Back in the day, gentler bleaches never had the ‘oomph’ needed for lifting many levels, but this is changing. Davines has just released its Century of Light range, designed for softer lifting that’s delicate even on sensitive scalps.

“Gentler bleaches are now just as effective and this is due to the formulation and to the technology inside: being gentle is a plus not a minus in terms of performance,” says Laura Luciani, technical marketing manager at Davines.

IdHAIR educator, Lesley Stitt, believes clients are becoming less hesitant to get their hair bleached as the technology evolves.

“There are definitely gentler bleaches out there, such as IdHAIR’s Bleach Me Gently bleach, which lifts up to six levels (plenty for someone with dark blonde hair). It is ammonia free and so it does not swell the hair shaft,” says Lesley.

But for all this, we can’t forget that what we’re putting on our heads still has to be treated with respect and caution. “From my perspective, I’m afraid bleach is bleach,” says Tracey Devine-Smith, global ambassador for Affinage. “There are no ‘gentler bleaches’ in my opinion, but gentler developers or gentler approaches to bleaching in general.”

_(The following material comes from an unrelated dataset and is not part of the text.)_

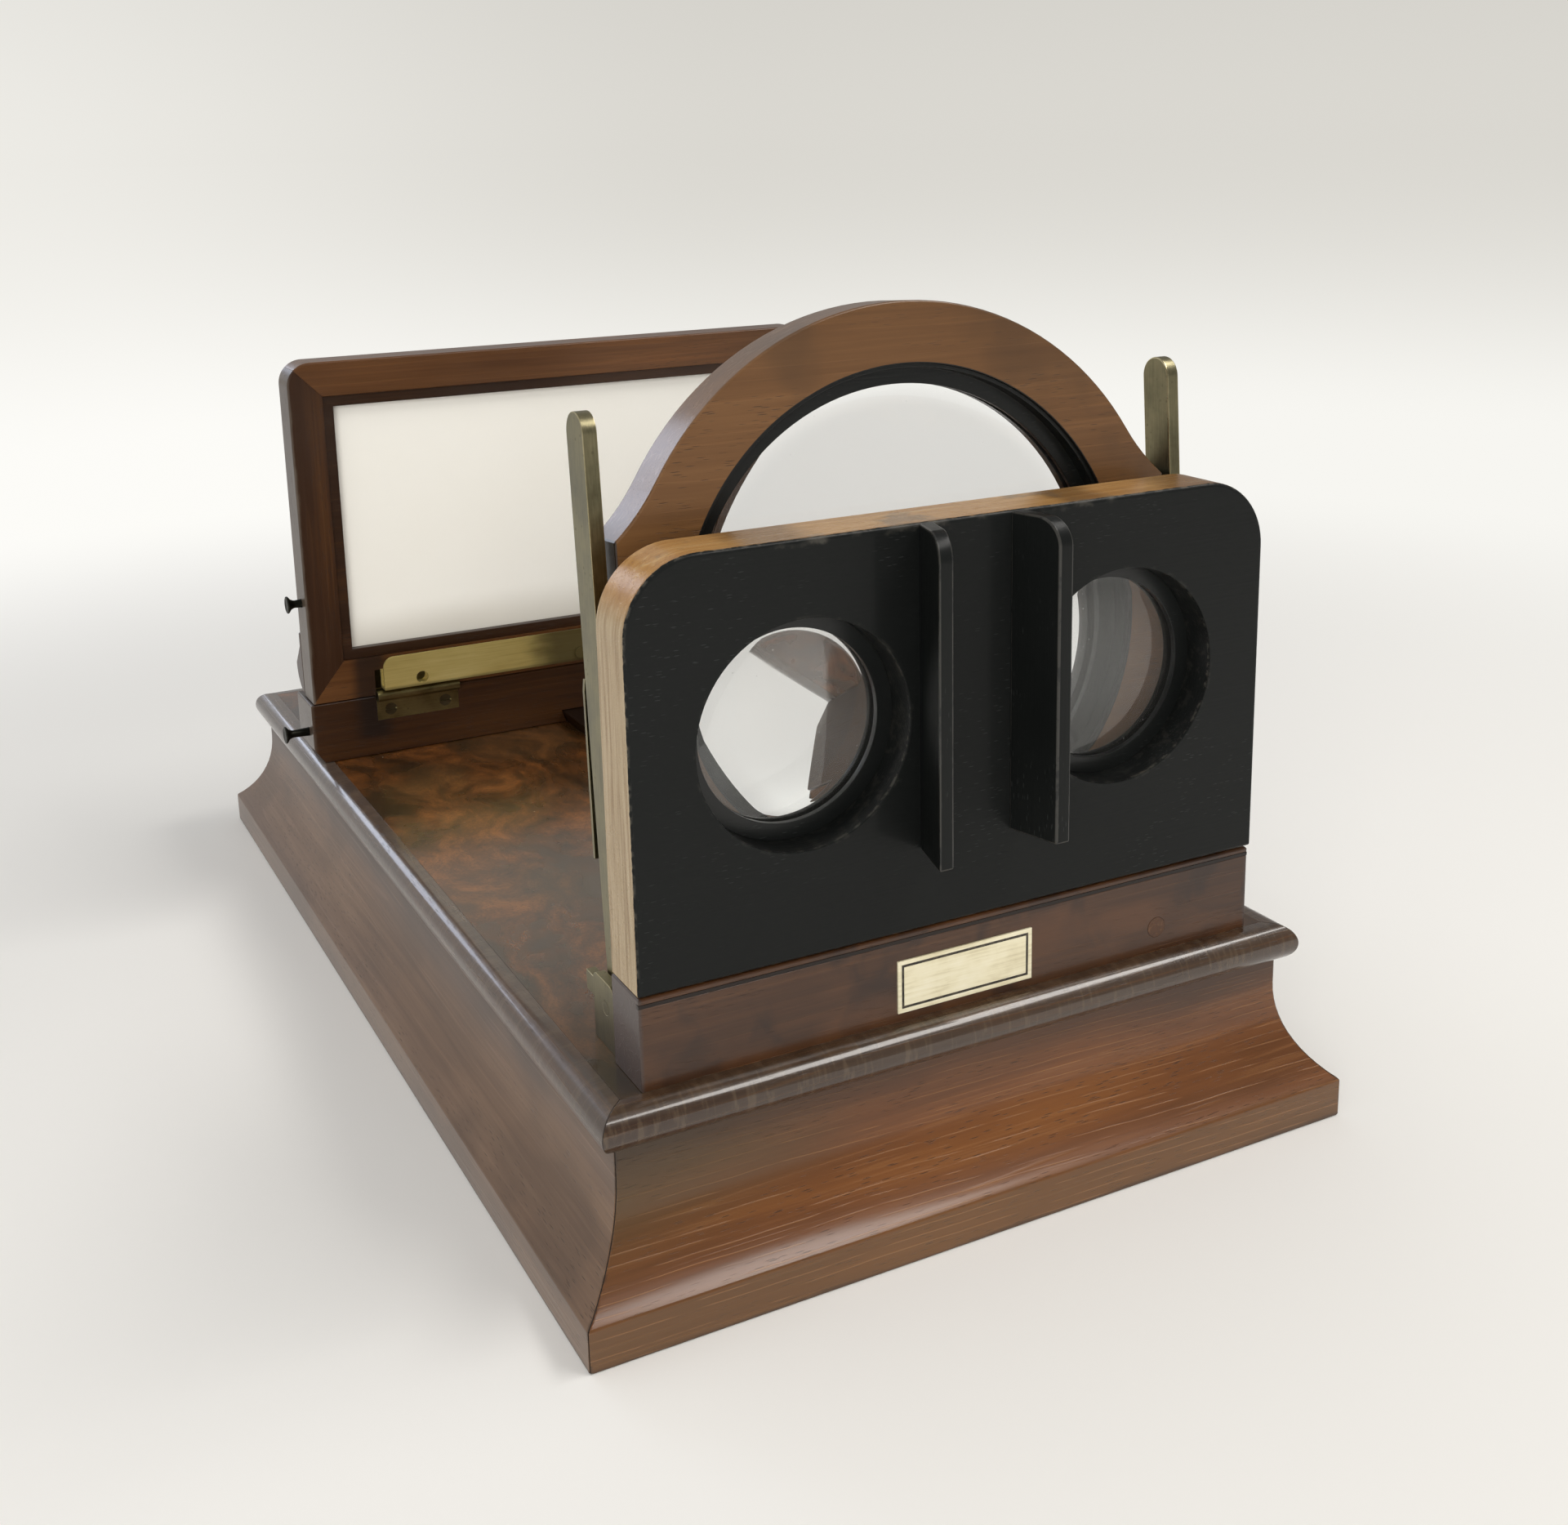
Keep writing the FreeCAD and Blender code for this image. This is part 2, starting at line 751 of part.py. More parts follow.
def hinge_leaf_solid(kept, low, high, screws):
    step = hinge_length / knuckle_count
    inner = hinge_outer_edge - hinge_length
    leaf = box(inner, hinge_outer_edge, carriage_place, carriage_place + hinge_leaf, low, high)
    for start in knuckle_slots(1 - kept):
        gap = hinge_barrel(start - knuckle_end_gap, step + 2 * knuckle_end_gap, knuckle_radius + knuckle_groove_gap)
        leaf = leaf.cut(gap)
    for start in knuckle_slots(kept):
        leaf = leaf.fuse(hinge_barrel(start, step, knuckle_radius))
    bore_gap = hinge_pin_clearance if kept == 1 else 0.0
    leaf = leaf.removeSplitter().cut(hinge_barrel(inner, hinge_length, hinge_pin_radius + bore_gap))
    return leaf.cut(screws + ledge_screw_list())


def lower_hinge_leaf():
    return hinge_leaf_solid(0, hinge_z - hinge_lower_height, hinge_z, lower_screw_list())


def upper_hinge_leaf():
    return hinge_leaf_solid(1, hinge_z, hinge_z + hinge_upper_height, upper_screw_list())


def hinge_mortise(low, high):
    inner = hinge_outer_edge - hinge_length
    pocket = box(inner, hinge_outer_edge, carriage_place, carriage_place + hinge_leaf, low, high)
    groove = hinge_barrel(inner - knuckle_end_gap, hinge_length + 2 * knuckle_end_gap,
                          knuckle_radius + knuckle_groove_gap)
    right = pocket.fuse(groove)
    return [right, mirrored_x(right)]


def catch_pin(face_x, y, z, reach):
    shank_length = catch_seat + reach - catch_head_height
    shank = rod_along(V(-1, 0, 0), catch_shank_radius, V(face_x + catch_seat, y, z), shank_length)
    head = Part.makeCone(catch_shank_radius, catch_head_radius, catch_head_height,
                         V(face_x - reach + catch_head_height, y, z), V(-1, 0, 0))
    return shank.fuse(head).removeSplitter()


def carriage_pin():
    return catch_pin(-carriage_length / 2, carriage_place + screen_thickness / 2,
                     carriage_bottom + carriage_catch_lift, carriage_catch_reach)


def screen_pin():
    return catch_pin(-screen_width / 2, carriage_place + screen_thickness / 2,
                     screen_bottom + screen_catch_lift, screen_catch_reach)


def both_sides(shapes):
    return shapes + [mirrored_x(one) for one in shapes]


def carriage_rail():
    half = carriage_length / 2
    low = carriage_bottom
    points = [V(-half, carriage_place, carriage_top), V(-half, carriage_place, low + carriage_end_rise)]
    points += [V(-half + carriage_end_cut, carriage_place, low), V(half - carriage_end_cut, carriage_place, low)]
    points += [V(half, carriage_place, low + carriage_end_rise), V(half, carriage_place, carriage_top)]
    rail = prism(points, V(0, carriage_depth, 0))
    rail = round_rims(rail, wood_round, V(0, 0, 1), [carriage_top])
    groove = runner_solid(runner_clearance)
    groove.translate(V(0, carriage_place - carriage_depth - runner_start, 0))
    rail = rail.cut(groove)
    rail = rail.cut(hinge_mortise(hinge_z - hinge_lower_height, carriage_top))
    rail = rail.cut(both_sides(lower_screw_list()))
    return rail.cut(carriage_pin())


def hinge_pins():
    pin = hinge_barrel(hinge_outer_edge - hinge_length, hinge_length, hinge_pin_radius)
    return Part.makeCompound([pin, mirrored_x(pin)])


def hinge_screws(screws, height):
    x_places = [hinge_middle + hinge_length * side for side in (-hinge_screw_share, hinge_screw_share)]
    right = [slotted(one, V(x, carriage_place, height), V(0, 1, 0), V(1, 0, 0), small_head_radius)
             for one, x in zip(screws, x_places)]
    return Part.makeCompound(both_sides(right))


def make_carriage():
    save("carriage_rail", carriage_rail())
    save("carriage_catch_pin", carriage_pin())
    save_pair("lower_hinge_leaf", lower_hinge_leaf())
    save("hinge_pins", hinge_pins())
    low = hinge_z - (hinge_lower_height + knuckle_radius) / 2
    save("lower_hinge_screws", hinge_screws(lower_screw_list(), low))


# Screen

def screen_blank():
    half = screen_width / 2
    blank = box(-half, half, carriage_place, screen_rear, screen_bottom, screen_top)
    blank = round_corners(blank, screen_corner, V(0, 1, 0), screen_top)
    rims = (carriage_place, screen_rear)
    return soften(blank, wood_round,
                  lambda edge: any(in_plane(edge, V(0, 1, 0), rim) for rim in rims)
                  and not in_plane(edge, V(0, 0, 1), screen_bottom))


def opening_box(grow, front, rear):
    half = screen_width / 2 - stile_width + grow
    low = screen_bottom + bottom_rail_width - grow
    high = screen_top - top_rail_width + grow
    return box(-half, half, front, rear, low, high)


def screen_frame():
    frame = screen_blank().cut(opening_box(0.0, carriage_place, screen_rear))
    frame = frame.cut(opening_box(rebate_width, carriage_place + rebate_depth, screen_rear))
    frame = frame.cut(hinge_mortise(screen_bottom, hinge_z + hinge_upper_height))
    frame = frame.cut(both_sides(upper_screw_list()) + ledge_screw_list())
    return frame.cut(screen_pin())


def frame_member(outer_a, outer_b, inner_b, inner_a):
    points = [V(x, carriage_place, z) for x, z in (outer_a, outer_b, inner_b, inner_a)]
    return screen_frame().common(prism(points, V(0, screen_thickness, 0)))


def save_screen_frame():
    half = screen_width / 2
    inner = half - stile_width
    low = screen_bottom + bottom_rail_width
    high = screen_top - top_rail_width
    save("screen_rail_top", frame_member((-half, screen_top), (half, screen_top), (inner, high), (-inner, high)))
    save("screen_rail_bottom",
         frame_member((-half, screen_bottom), (half, screen_bottom), (inner, low), (-inner, low)))
    save("screen_stile_left", frame_member((-half, screen_bottom), (-half, screen_top), (-inner, high), (-inner, low)))
    save("screen_stile_right", frame_member((half, screen_bottom), (half, screen_top), (inner, high), (inner, low)))


def screen_bead():
    front = carriage_place + screen_bead_recess
    rear = carriage_place + rebate_depth
    outer = opening_box(0.0, front, rear)
    return outer.cut(opening_box(-screen_bead_width, front, rear))


def opal_panel():
    front = carriage_place + rebate_depth
    return opening_box(rebate_width - opal_clearance, front, front + opal_thickness)


def glazing_beads():
    front = carriage_place + rebate_depth + opal_thickness
    rear = front + glazing_depth
    ring = opening_box(rebate_width, front, rear).cut(opening_box(rebate_width - glazing_width, front, rear))
    half = screen_width / 2 - stile_width + rebate_width - glazing_width
    middle = ring.common(box(-half, half, front, rear, screen_bottom, screen_top))
    sides = ring.cut(box(-half, half, front, rear, screen_bottom, screen_top))
    return Part.makeCompound(middle.Solids + sides.Solids)


def ledge_screw_list():
    z = screen_bottom + ledge_lift + ledge_screw_lift
    face = carriage_place - ledge_sheet
    return [small_screw(V(side * ledge_screw_offset, face, z), V(0, 1, 0)) for side in (-1, 1)]


def card_ledge():
    # A sheet channel: web on the frame, floor, and the lip that holds the card.
    half = ledge_length / 2
    low = screen_bottom + ledge_lift
    high = low + ledge_height
    face = carriage_place
    lip_rear = face - ledge_reach + ledge_sheet
    web = box(-half, half, face - ledge_sheet, face, low, low + ledge_web_height)
    floor = box(-half, half, lip_rear, face, low, low + ledge_sheet)
    lip = box(-half, half, face - ledge_reach, lip_rear, low, high)
    lip = round_corners(lip, ledge_corner, V(0, 1, 0), high)
    ledge = web.fuse([floor, lip]).removeSplitter()
    z = low + ledge_screw_lift
    for side in (-1, 1):
        access = V(side * ledge_screw_offset, face - ledge_reach, z)
        ledge = ledge.cut(rod_along(V(0, 1, 0), small_head_radius, access, ledge_sheet))
    return ledge.cut(ledge_screw_list() + [rivet_shank()])


def rivet_shank():
    z = screen_bottom + ledge_lift + ledge_screw_lift
    start = V(ledge_rivet_offset, carriage_place - ledge_reach, z)
    return rod_along(V(0, 1, 0), small_shank_radius, start, ledge_reach)


def ledge_rivet():
    z = screen_bottom + ledge_lift + ledge_screw_lift
    centre = V(ledge_rivet_offset, carriage_place - ledge_reach, z)
    head = Part.makeCylinder(small_head_radius, small_shank_radius / 2, centre, V(0, -1, 0))
    return rivet_shank().fuse(head).removeSplitter()


def heel_cleat():
    # Side profile: a thin top, an ogee swelling to full reach, and a rounded heel.
    outer = screen_width / 2
    face = screen_rear
    low = screen_bottom + screen_gap
    top = low + cleat_height
    full = face + cleat_reach
    heel = low + cleat_reach
    edges = [Part.makeLine(V(outer, face, low), V(outer, face, top))]
    neck = V(outer, face + cleat_reach / 4, top)
    waist = V(outer, face + cleat_reach / 4, top - cleat_reach / 2)
    edges.append(Part.makeLine(V(outer, face, top), neck))
    edges.append(Part.makeLine(neck, waist))
    edges.append(Part.makeLine(waist, V(outer, full, heel)))
    lean = cleat_reach * math.sqrt(0.5)
    middle = V(outer, face + lean, heel - lean)
    edges.append(Part.Arc(V(outer, full, heel), middle, V(outer, face, low)).toShape())
    return face_of(edges).extrude(V(-cleat_width, 0, 0))


def heel_cleats():
    cleat = heel_cleat()
    return Part.makeCompound([cleat, mirrored_x(cleat)])


def make_screen():
    save_screen_frame()
    save("screen_bead", screen_bead())
    save("opal_panel", opal_panel())
    save("glazing_beads", glazing_beads())
    save_pair("upper_hinge_leaf", upper_hinge_leaf())
    high = hinge_z + (hinge_upper_height + knuckle_radius) / 2
    save("upper_hinge_screws", hinge_screws(upper_screw_list(), high))
    save("card_ledge", card_ledge())
    save("ledge_screws", Part.makeCompound(ledge_screw_list()))
    save("ledge_rivet", ledge_rivet())
    save("heel_cleats", heel_cleats())
    save("screen_catch_pin", screen_pin())


make_base()
make_stereo_board()
make_stand()
make_magnifier()
make_carriage()
make_screen()
print("written", len(os.listdir("parts")), "parts")
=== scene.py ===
import json
import math
import bpy
import bmesh
from mathutils import Matrix, Vector


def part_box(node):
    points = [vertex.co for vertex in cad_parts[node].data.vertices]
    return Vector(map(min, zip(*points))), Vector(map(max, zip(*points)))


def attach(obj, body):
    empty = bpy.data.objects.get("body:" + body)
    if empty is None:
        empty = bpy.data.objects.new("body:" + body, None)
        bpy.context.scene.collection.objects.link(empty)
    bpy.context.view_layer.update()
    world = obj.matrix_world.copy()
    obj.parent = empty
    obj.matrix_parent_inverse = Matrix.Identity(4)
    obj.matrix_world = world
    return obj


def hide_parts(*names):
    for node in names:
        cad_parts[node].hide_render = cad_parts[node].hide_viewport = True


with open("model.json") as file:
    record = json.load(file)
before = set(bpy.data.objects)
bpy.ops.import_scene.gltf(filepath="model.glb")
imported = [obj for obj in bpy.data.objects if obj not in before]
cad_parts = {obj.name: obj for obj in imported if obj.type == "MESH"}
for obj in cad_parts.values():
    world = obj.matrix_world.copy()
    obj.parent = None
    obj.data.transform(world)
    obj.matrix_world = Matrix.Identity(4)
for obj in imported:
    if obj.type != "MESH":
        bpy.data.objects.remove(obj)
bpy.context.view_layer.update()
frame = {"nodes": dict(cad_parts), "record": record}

nodes = frame["nodes"]
scene = bpy.context.scene
scene.view_settings.view_transform = "Standard"
print("stage: frame loaded,", len(nodes), "nodes")


# Camera: where the photographer stood, in metres and degrees
cameraView = {
    "place": (-0.2004, -0.4626, 0.2347),
    "azimuth": -27.19,
    "elevation": 13.18,
    "roll": -1.29,
    "lens": 41.31,
    "shiftUp": -0.130,
}


def addCamera(view):
    turn = math.radians(view["azimuth"])
    rise = math.radians(view["elevation"])
    roll = math.radians(view["roll"])
    ahead = Vector((-math.sin(turn) * math.cos(rise), math.cos(turn) * math.cos(rise), -math.sin(rise)))
    right = ahead.cross(Vector((0, 0, 1))).normalized()
    up = right.cross(ahead)
    rolledRight = right * math.cos(roll) + up * math.sin(roll)
    rolledUp = up * math.cos(roll) - right * math.sin(roll)
    place = Matrix((rolledRight, rolledUp, -ahead)).transposed().to_4x4()
    place.translation = Vector(view["place"])
    bpy.ops.object.camera_add()
    camera = bpy.context.object
    camera.name = "photoCamera"
    camera.matrix_world = place
    camera.data.lens = view["lens"]
    camera.data.sensor_width = 36.0
    camera.data.sensor_fit = "HORIZONTAL"
    camera.data.shift_x = 0.0
    camera.data.shift_y = view["shiftUp"]
    camera.data.clip_start = 0.01
    camera.data.clip_end = 50.0
    scene.camera = camera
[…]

Suzanne Alphonse, Wella Professionals education manager, agrees: “When you have a ‘gentle’ bleach, you have to consider what ingredients are used and what ingredients may have been substituted to make it ‘gentle’.” However, “there is definitely a place for having ‘gentle’ bleaches for those clients that want subtle sun-kissed results instead of the extreme lifting and making hair as white as it can go – this is where the misconceptions around bleach come in.”

In fact, gentler bleaches, bonding additives and high lift alternatives have led to one unforeseen complication: misuse or overuse, resulting in MORE damage to someone’s hair rather than less. “In my opinion, the many great products available now that help tackle the damaging effects of bleach almost gives licence to be liberal with bleach,” says Tracey. “We are seeing an increase in damage due to younger, less experienced stylists thinking that adding a ‘plex’ product eliminates damage.”

Hair: Hooker & Young

For Wella Professionals’ Suzanne, a good colourist should be able to work with any bleach and get a good result because “it’s about understanding the product, understanding the hair you’re putting it on and also working with a precise, neat and thoughtful application”.

As always, it’s down to the stylists’ training and up-to-date education to deliver the most user-friendly colour. Kai Wan, owner of P.Kai Hair, has seen his bleaching services grow as a result of the increase in confidence when using bleach, and this comes down to training. “Education is leading to more colourists taking more care with their choice and strength of peroxide and opting for safer, lower per cent strength and longer development times for more control over the lifting process,” he says.

Jack Howard at Paul Edmonds, adds: “In this very competitive market where people have super high expectations, application is king and sets you apart.”

Celebrity hairdresser and associate at Josh Wood Atelier, Jason Hogan, stays away from the word ‘bleach’ completely when talking to clients, using ‘lightener’ instead. “I think the word bleach has become vilified and immediately conjures up images of brittle, inelastic, candy floss-esque barnets in the minds of clients.”

And let’s not forget that a colourist can only do so much – once home, fans of bleach have to be responsible for maintaining their hair health and this starts with choosing the right shampoos and conditioners. Look for sulphate-free shampoos and conditioners that use key words such as ‘moisturising’, ‘nourishing’ and ‘hydrating’ that won’t strip your colour.

“Clients are now much more receptive to colour maintenance at home, so those bleached strands are much better off,” adds Jason.

So there you have it. While you still want to make sure bleach is being handled by a pro with experience in the latest products and techniques, steering completely clear of the B word isn’t always necessary. Baby steps!